• Problem:
Your task is to quote the listing below exactly, beginning with its first line and ending on the line bearing "axis along X.".

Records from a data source
--
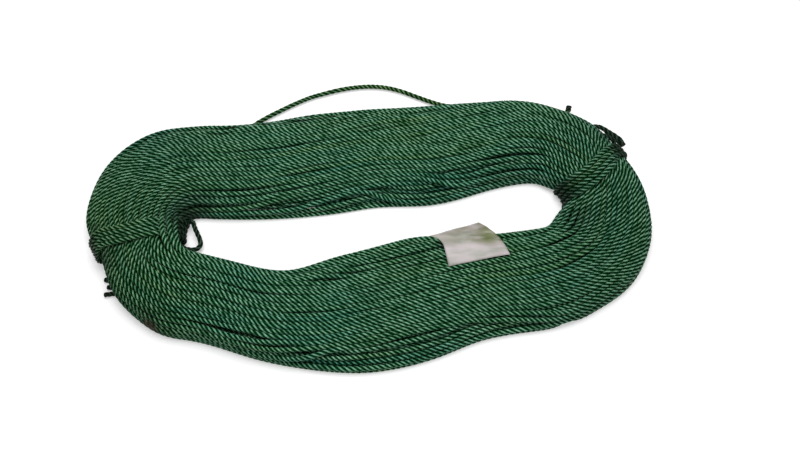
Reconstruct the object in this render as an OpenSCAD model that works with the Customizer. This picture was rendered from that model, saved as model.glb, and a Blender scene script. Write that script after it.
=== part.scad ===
// Flat oval hank of thin laid cord, held by two cord ties, with one slack turn and a paper label.
// Millimetres, +Z up.  The hank lies on Z = 0 with its long axis along X.

/* [Cord] */
// Diameter of the laid cord
cord_d = 4; // [3:0.25:4.5]
// Turns in the whole hank
turns = 104; // [90:1:130]
// Share of the bundle's cross-section that is cord and not air
packing = 0.82; // [0.78:0.01:0.9]

/* [Outer turns] */
// Most turns that are drawn one by one over the inner ones
most_loops = 22; // [12:1:24]
// Least clear gap between neighbouring outer turns
turn_gap = 0.65; // [0.65:0.05:1]
// Height of the lowest outer turn above the underside of the hank
foot_gap = 1; // [0.8:0.1:1.6]

/* [Ties] */
// Diameter of the cord that the ties are made of
tie_d = 4; // [3:0.25:4.5]
// Wraps in the left tie
left_wraps = 4; // [2:1:4]
// Wraps in the right tie
right_wraps = 4; // [2:1:4]
// Clear gap between neighbouring wraps
wrap_gap = 0.6; // [0.6:0.05:1]
// Slack between the wraps and the hank in the eye
eye_slack = 1; // [0:0.1:2]
// How far the left tie's slack bight stands out into the eye
bight_reach = 12; // [8:1:16]
// How far the right tie's slack loop lies along the back run
loop_reach = 20; // [14:1:24]
// Width of that loop across the run
loop_width = 15; // [12:1:18]
// Length of the left tie's longest cut tail outside the hank
left_tail = 9; // [6:1:14]
// Length of these tails that is tucked under the hank
left_tuck = 8; // [5:1:9]
// Length of the right tie's cut tails outside the wraps
right_tail = 9; // [6:1:12]

/* [Label] */
// Length of the paper label along the run
label_l = 48; // [30:1:60]
// Part of the way over the run that the label covers
label_cover = 0.26; // [0.15:0.01:0.3]
// Thickness of the label with its folds
label_t = 0.5; // [0.3:0.1:1]
// Height of the label's curled edge over the turns
label_curl = 6; // [2:0.5:8]

/* [Fits] */
// Clear gap between pieces that lie on each other
seat_gap = 0.3; // [0.2:0.05:0.4]

/* [Hidden] */

cord_green = [0.08, 0.36, 0.2];
core_green = [0.05, 0.24, 0.14];
olive_green = [0.2, 0.34, 0.12];
tail_black = [0.05, 0.07, 0.05];
paper_grey = [0.8, 0.81, 0.84];

// Stations round the hank, against the clock from the right end: the bundle's middle in X and Y,
// its width, and how far its underside is lifted where it lies on a tie.
STATIONS = [
    [183, -10, 75, 2],
    [184, 10, 72, 4.5],
    [176, 33, 68, 6],
    [161, 51, 70, 4.5],
    [140, 62, 70, 2],
    [92, 62, 82, 0],
    [46, 56, 92, 0],
    [0, 53, 91, 0],
    [-38, 48, 93, 0],
    [-80, 42, 89, 0],
    [-116, 39, 85, 0],
    [-139, 38, 82, 0],
    [-158, 34, 84, 1.5],
    [-176.5, 16.5, 82, 3.5],
    [-182, -5, 78, 4.5],
    [-176.5, -30, 69, 6],
    [-164, -51, 66, 5],
    [-149, -62, 66, 2.5],
    [-119, -72, 68, 0],
    [-66, -84, 72, 0],
    [-12, -80, 94, 0],
    [43, -68, 99, 0],
    [98, -59, 85, 0],
    [155, -45, 76, 0],
    [174, -28, 75, 0],
];
RING = len(STATIONS);

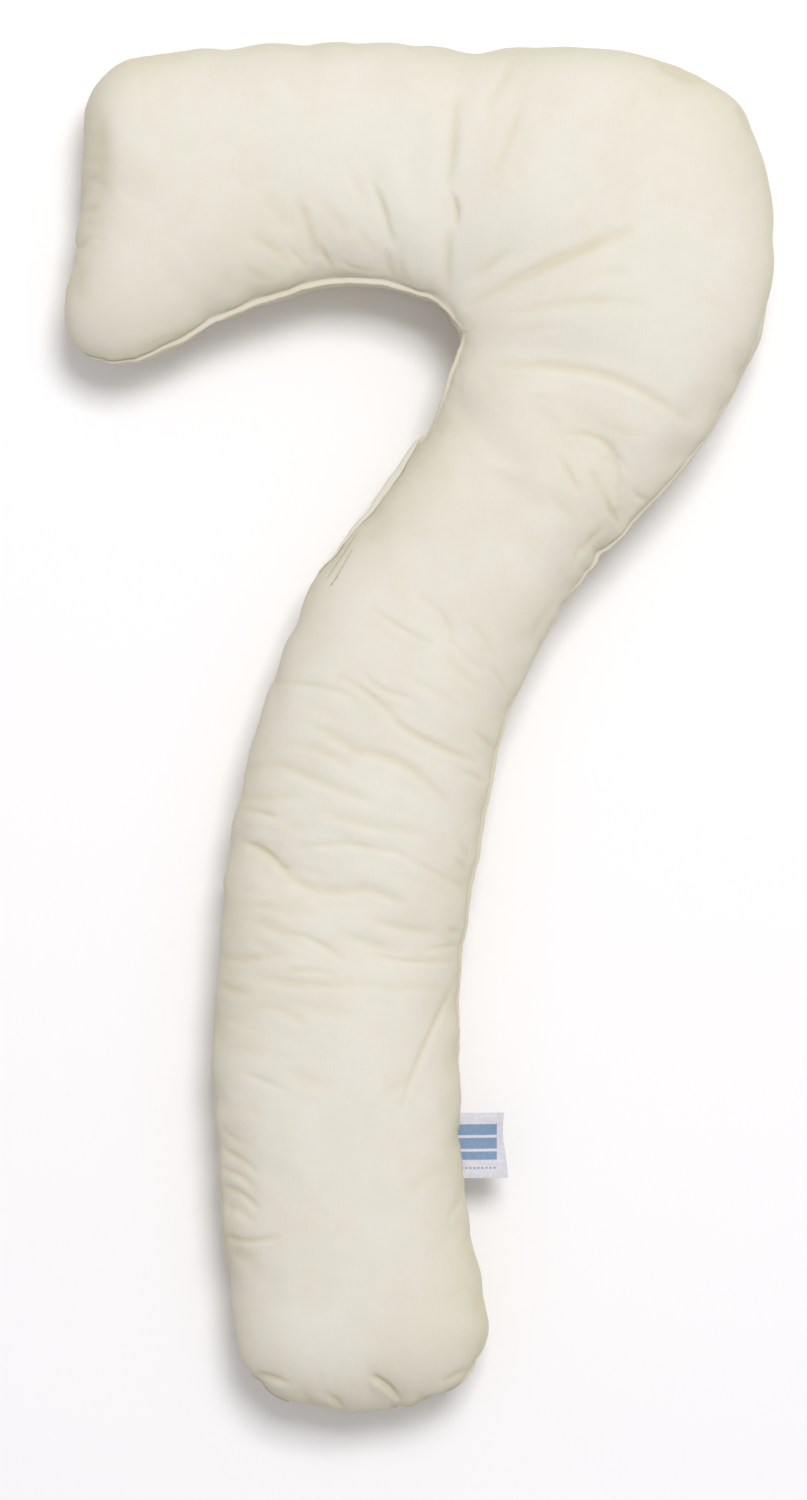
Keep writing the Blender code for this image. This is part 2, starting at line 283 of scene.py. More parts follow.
def seamOrder(thing):
    # the seam's points in order round the pillow
    links = {}
    for edge in thing.data.edges:
        if edge.use_seam:
            first, second = edge.vertices
            links.setdefault(first, []).append(second)
            links.setdefault(second, []).append(first)
    start = min(links)
    order = [start, links[start][0]]
    while len(order) < len(links):
        onward = [index for index in links[order[-1]] if index != order[-2]]
        order.append(onward[0])
    return order


seamPoints = seamOrder(pillow)

seam = {
    "spacing": 0.002,  # between the points of the seam's curve
    "smoothRounds": 40,
    "fineReach": 0.0088,  # the mesh is finest this near to it
    "leastTip": 0.0015,  # the edge stands out from the stitching at least this far
    "stripShare": 0.9,  # length of the cloth across the edge, as a share of its width
    "underReach": 0.005,  # its rounding below the widest place
    "underIn": 0.0030,
    "underRound": 1.5,
    "underDrop": 0.0018,
    "rise": 0.0016,  # how far it rises towards the stitching
    "riseRound": 0.8,
    "topRise": 0.0006,
    "shows": (0.0004, 0.0030),  # the widths from which it starts to show and shows in full
    "underPull": 0.6,  # how far the panel below draws back under the edge
    "stitchDepth": 0.0010,
    "stitchWidth": 0.0016,
    "lineWidth": 0.0011,  # of the line of painted shade along the stitching
    "valleyDepth": 0.0012,
    "valleyWidth": 0.0016,
    "wallFade": 0.019,  # how soon the case swells out again above the edge
    "wallFoot": 0.024,
    "wallStart": 0.0030,  # the case has its own shape again this far above the edge
    "footStart": 0.004,
    "tuckReach": 0.020,
    "puckerPitch": 0.015,
    "puckerDepth": 0.0013,
    "puckerReach": 0.012,
}


class SeamCurve:
    # an even, closed curve along the seam, with its outward directions
    def __init__(self, points):
        closed = np.vstack([points, points[:1]])
        travelled = np.concatenate([[0.0], np.cumsum(np.linalg.norm(np.diff(closed, axis=0), axis=1))])
        self.length = travelled[-1]
        self.count = int(self.length / seam["spacing"])
        self.along = np.arange(self.count) * self.length / self.count
        self.points = np.column_stack([np.interp(self.along, travelled, closed[:, axis])
                                       for axis in range(3)])
        for step in range(seam["smoothRounds"]):
            self.points = (np.roll(self.points, 1, axis=0) + 2 * self.points
                           + np.roll(self.points, -1, axis=0)) / 4
        onward = np.roll(self.points, -4, axis=0) - np.roll(self.points, 4, axis=0)
        x, y = self.points[:, 0], self.points[:, 1]
        turn = np.sign(np.sum(x * np.roll(y, -1) - np.roll(x, -1) * y))
        self.outward = np.column_stack([onward[:, 1], -onward[:, 0]]) * turn
        self.outward /= np.linalg.norm(self.outward, axis=1, keepdims=True)
        self.tree = kdtree.KDTree(self.count)
        for index, point in enumerate(self.points):
            self.tree.insert(Vector(point), index)
        self.tree.balance()

    def nearest(self, points):
        # for each point: index on the curve, distance out from it, height above it, distance off
        index = np.array([self.tree.find(point)[1] for point in points])
        run = points - self.points[index]
        out = np.sum(run[:, :2] * self.outward[index], axis=1)
        return index, out, run[:, 2], np.hypot(out, run[:, 2])

    def indexAt(self, pixelX, pixelY):
        places = photoPlaces(self.points)
        return int(np.argmin(np.hypot(places[:, 0] - pixelX, places[:, 1] - pixelY)))

    def spread(self, marks, name):
        # what the marks say at their pixels, as a value for each point of the curve
        placed = sorted((self.indexAt(mark["x"], mark["y"]), mark[name]) for mark in marks)
        indices, values = np.array(placed, dtype=float).T
        return np.interp(np.arange(self.count), indices, values, period=self.count)


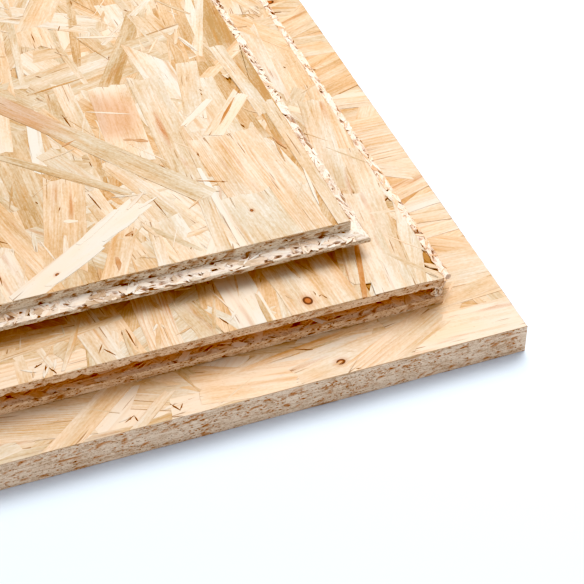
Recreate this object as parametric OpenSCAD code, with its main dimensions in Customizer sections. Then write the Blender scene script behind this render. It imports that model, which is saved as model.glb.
--
• Output below:
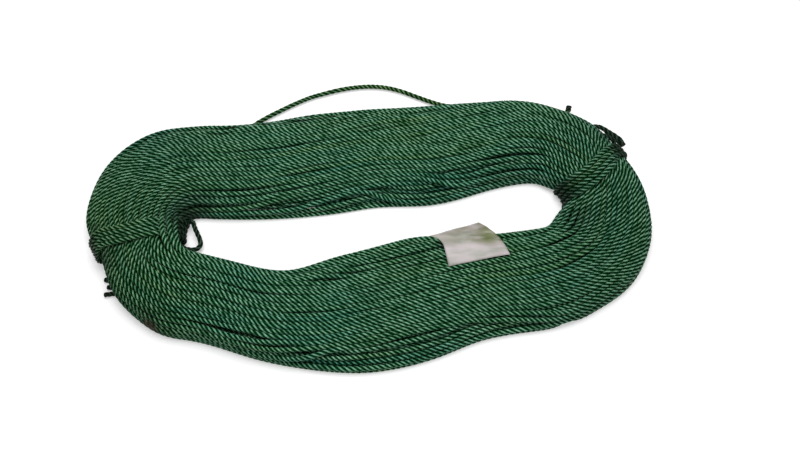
Reconstruct the object in this render as an OpenSCAD model that works with the Customizer. This picture was rendered from that model, saved as model.glb, and a Blender scene script. Write that script after it.
=== part.scad ===
// Flat oval hank of thin laid cord, held by two cord ties, with one slack turn and a paper label.
// Millimetres, +Z up.  The hank lies on Z = 0 with its long axis along X.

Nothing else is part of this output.